Assessment of sand stabilization potential of a plant-derived biomass

Peric D., Bartley P. A., Davis L., Uzer A. U., Gurer C.

SCIENCE AND ENGINEERING OF COMPOSITE MATERIALS, vol.23, no.2, pp.227-236, 2016 (SCI-Expanded) identifier identifier

  • Publication Type: Article / Article
  • Volume: 23 Issue: 2
  • Publication Date: 2016
  • Doi Number: 10.1515/secm-2014-0061
  • Journal Indexes: Science Citation Index Expanded (SCI-EXPANDED), Scopus
  • Page Numbers: pp.227-236
  • Keywords: biomaterial, coproduct, sand, shear strength, stability, unpaved roads
  • Kayseri University Affiliated: No


Lignin is a coproduct of biofuel and paper industries, which exhibits binding qualities when mixed with water. Lignin is an ideal candidate for a sustainable stabilization of unpaved roads. To this end, an experimental program was devised and carried out to quantify effects of lignin on compaction and early age shear strength behaviors of sand. Samples were prepared by mixing a particular type of coproduct called calcium lignosulfonate (CaL) with sand and water. Based on the extensive analyses of six series of strength tests, it was found that a normalized cohesion increased with an increasing normalized areas ratio. Normalizations were carried out by dividing the cohesion and area ratio by gravimetric CaL content whereby the area ratio was obtained by dividing the portion of the cross-sectional area occupied with lignosulfonate-water (CaL-W) paste by the total cross-sectional area.
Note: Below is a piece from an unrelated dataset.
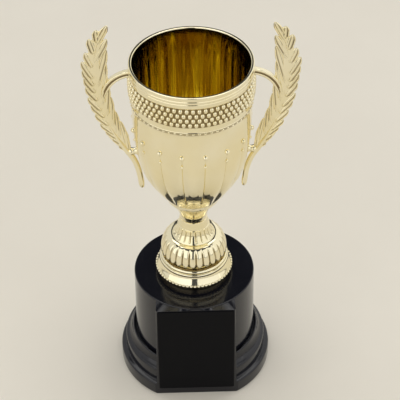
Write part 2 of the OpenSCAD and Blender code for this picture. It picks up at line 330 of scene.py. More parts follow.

While the increase in the normalized cohesion eventually leveled out, the cohesion peaked at 6% of CaL. Thus, sand-CaL-water (S-CaL-W) mixes sustained larger shear stresses than dry sand for a range of normal stresses below the limiting normal stress. Consequently, the early age behavior indicates that adding CaL-W to sand is clearly beneficial in the near-surface applications in dry sand.